Request:
Find the line containing "base_plate();" and copy it exactly, along with every line after it up to and including the line containing "from typing import Callable, Optional, Union". Copy nothing else.

[Source records]
[BEGIN]

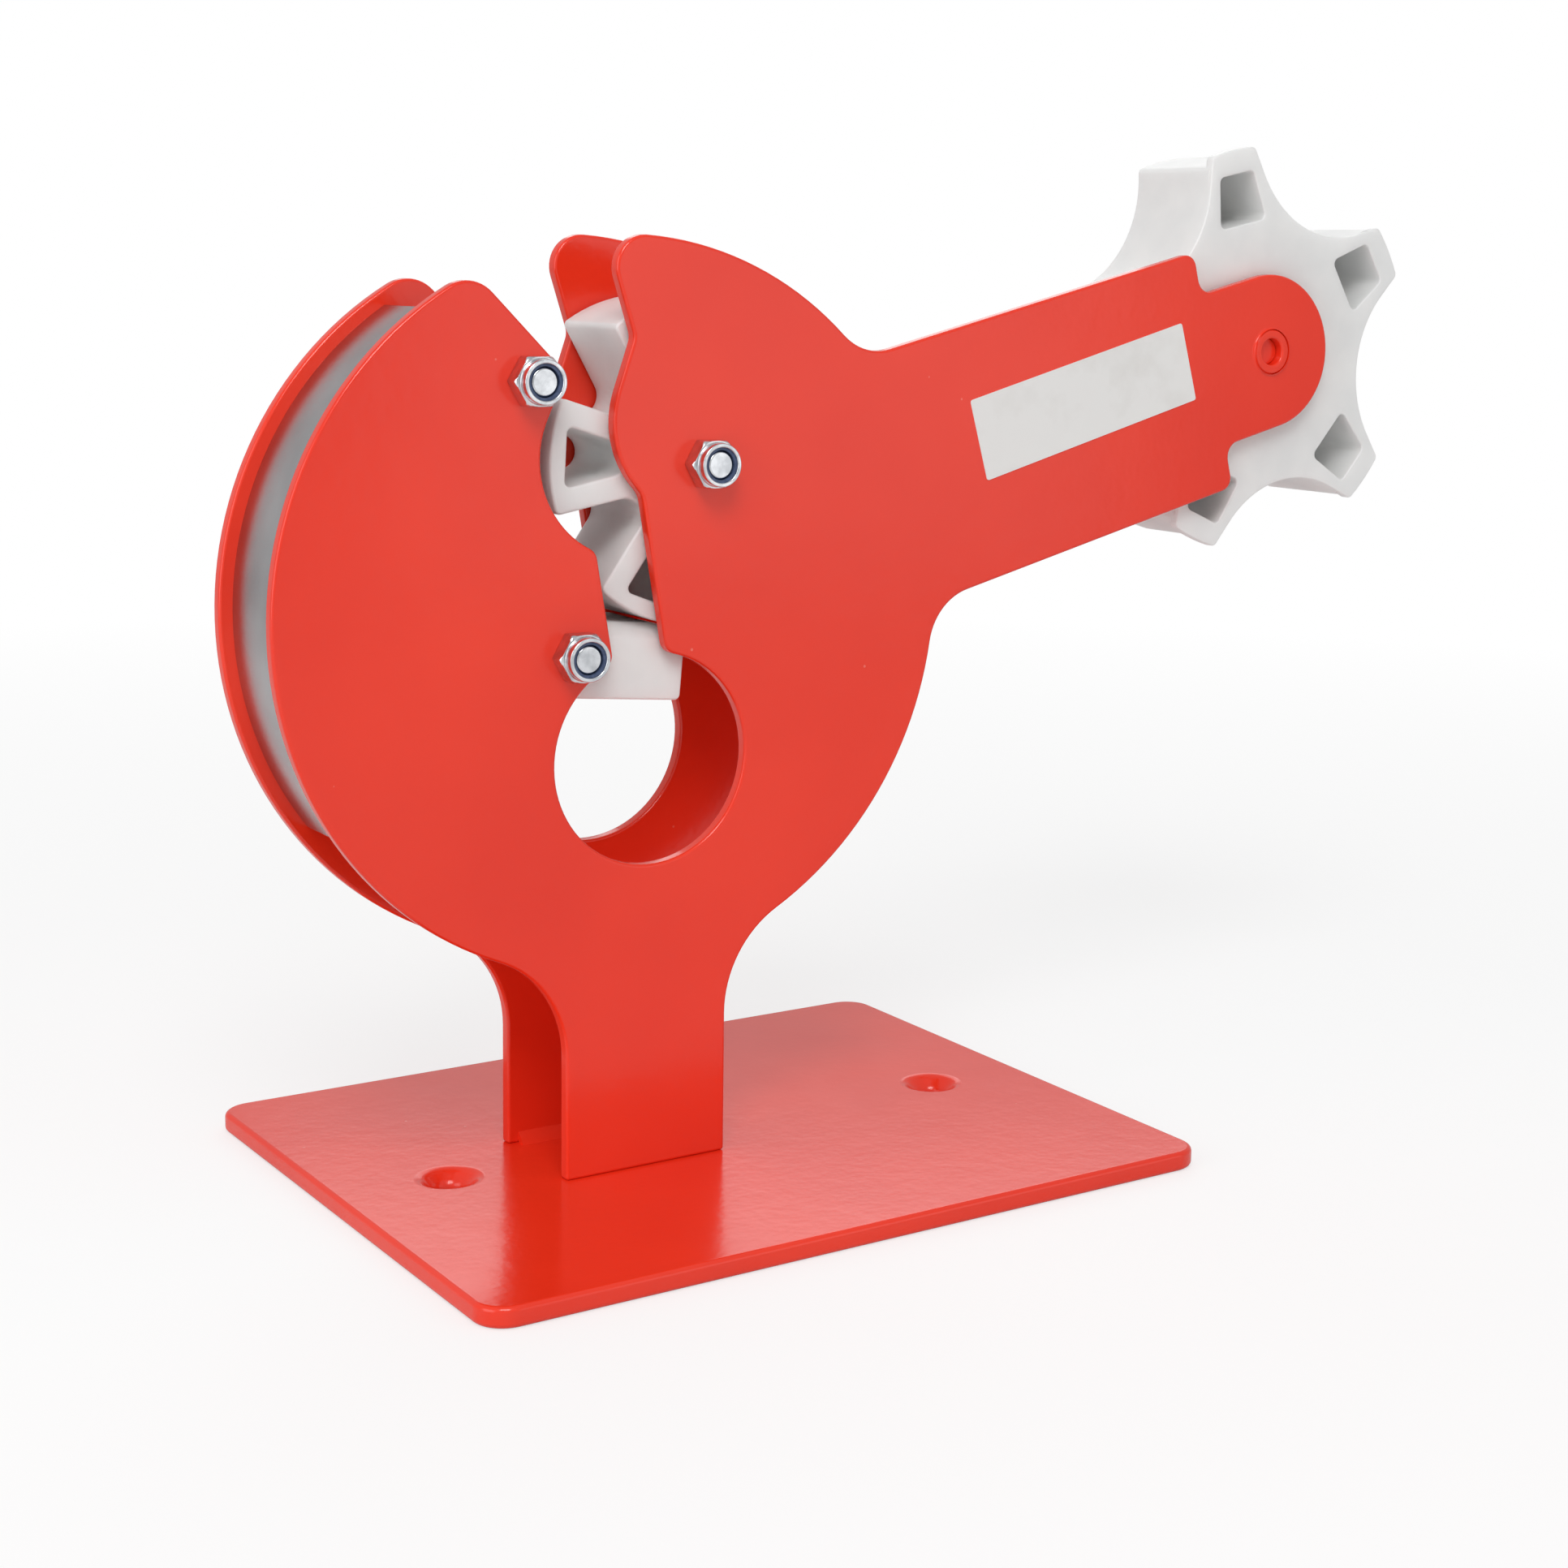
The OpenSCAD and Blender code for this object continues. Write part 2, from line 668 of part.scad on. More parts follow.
// Outline of the tape hub out to radius r
function hub_outline(r, corner) =
    let (
        step = 360 / hub_lobes,
        w = hub_tip - asin(corner / (hub_r - corner)),
        c = (hub_r - corner) * ray(step / 2 - w),
        d = corner - hub_valley,
        rho = (c * c - d * d) / (2 * (c[0] + d)),
        hollow = [rho, step / 2, rho - hub_valley],
        tip = hub_tip - (r - hub_r) * 0.9
    )
    belt([for (i = [0:hub_lobes - 1]) each lobe(hub_phase + i * step, r, tip, corner, hollow)]);

module tape_hub() {
    corner = 1.2;
    out = hub_r - hub_wall - corner;
    inn = hub_core + 2 * corner;
    half = out * sin(hub_tip) - hub_wall / 2;
    color([0.93, 0.93, 0.93]) side() at(arm_c) difference() {
        union() {
            slab(hub_outline(hub_r, corner), hub_back, hub_front - lip_t / 2);
            slab(hub_outline(lip_r, corner), hub_front - lip_t, hub_front);
        }
        for (i = [0:hub_lobes - 1]) rotate([0, 0, hub_phase + i * 360 / hub_lobes]) slab(belt([
            [out, corner - half, corner],
            [out, half - corner, corner],
            [inn, half, corner],
            [inn, -half, corner]
        ]), hub_front - pocket_deep, hub_front + eps);
        bar(axle_r + run_fit, hub_back - eps, hub_front + eps);
    }
}

module hub_axle_bolt() {
    color([0.72, 0.73, 0.75]) side() at(arm_c) difference() {
        union() {
            bar(axle_r, axle_y, wall);
            bar(bolt_r, wall - eps, wall + plate_t / 2);
            bar(axle_head_r, axle_y - axle_head_h, axle_y);
        }
        translate([0, 0, axle_y - axle_head_h - eps])
            cylinder(r = 0.4 * axle_head_r, h = 0.6 * axle_head_h + eps, $fn = 6);
    }
}

module hub_washer() {
    color([0.75, 0.76, 0.78]) side() at(arm_c)
        tube(washer_r, axle_r + bolt_fit, axle_y, washer_y);
}

base_plate();
front_side_plate();
back_side_plate();
leg_weld_beads();
cover_strip();
pivot_bolts();
locknuts();
locknut_nylon_rings();
entry_spacer_tube();
wheel_axle_tube();
gate_axle_tube();
star_wheel();
gate_block();
gate_spring();
gate_stop_pin();
knife_blade();
blade_screws();
tape_hub();
hub_axle_bolt();
hub_washer();
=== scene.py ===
"""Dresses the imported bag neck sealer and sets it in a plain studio.

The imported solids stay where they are. Pieces whose arrises show are remade here with
rounded edges, and every piece gets its own finish.
"""

import logging
import math
from dataclasses import dataclass, field
from enum import Enum
from typing import Callable, Optional, Union

import bpy
from mathutils import Matrix, Vector


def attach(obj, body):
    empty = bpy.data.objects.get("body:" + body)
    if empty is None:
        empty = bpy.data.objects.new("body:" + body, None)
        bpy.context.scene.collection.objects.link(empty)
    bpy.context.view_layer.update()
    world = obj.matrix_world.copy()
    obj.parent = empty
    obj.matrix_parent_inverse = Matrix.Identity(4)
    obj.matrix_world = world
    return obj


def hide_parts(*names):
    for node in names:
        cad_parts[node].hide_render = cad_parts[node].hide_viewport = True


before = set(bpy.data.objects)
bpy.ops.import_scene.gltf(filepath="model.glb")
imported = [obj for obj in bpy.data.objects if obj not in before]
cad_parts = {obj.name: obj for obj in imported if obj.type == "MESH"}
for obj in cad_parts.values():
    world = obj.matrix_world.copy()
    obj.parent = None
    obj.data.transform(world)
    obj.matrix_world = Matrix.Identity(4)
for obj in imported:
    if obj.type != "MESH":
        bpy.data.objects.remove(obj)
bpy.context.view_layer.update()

log = logging.getLogger("sealer")

MM = 0.001
SPECK_CORE = 0.6  # share of a speck's radius that shows in full
Colour = tuple[float, float, float]
Value = Union["Wire", float, tuple]
EdgeTest = Callable[[Vector, Vector], bool]


# ---------------------------------------------------------------- shader maths


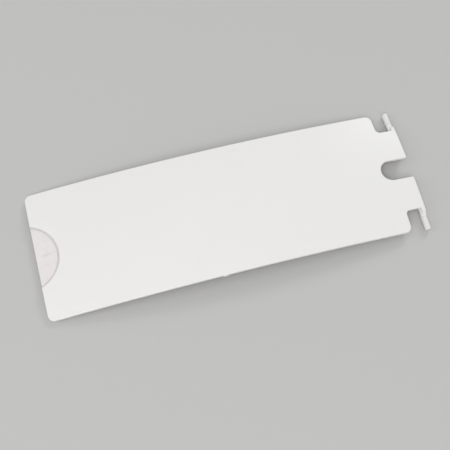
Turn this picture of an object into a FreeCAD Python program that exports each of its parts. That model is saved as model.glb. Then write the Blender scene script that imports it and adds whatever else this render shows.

[END]

Result of this exercise:
base_plate();
front_side_plate();
back_side_plate();
leg_weld_beads();
cover_strip();
pivot_bolts();
locknuts();
locknut_nylon_rings();
entry_spacer_tube();
wheel_axle_tube();
gate_axle_tube();
star_wheel();
gate_block();
gate_spring();
gate_stop_pin();
knife_blade();
blade_screws();
tape_hub();
hub_axle_bolt();
hub_washer();
=== scene.py ===
"""Dresses the imported bag neck sealer and sets it in a plain studio.

The imported solids stay where they are. Pieces whose arrises show are remade here with
rounded edges, and every piece gets its own finish.
"""

import logging
import math
from dataclasses import dataclass, field
from enum import Enum
from typing import Callable, Optional, Union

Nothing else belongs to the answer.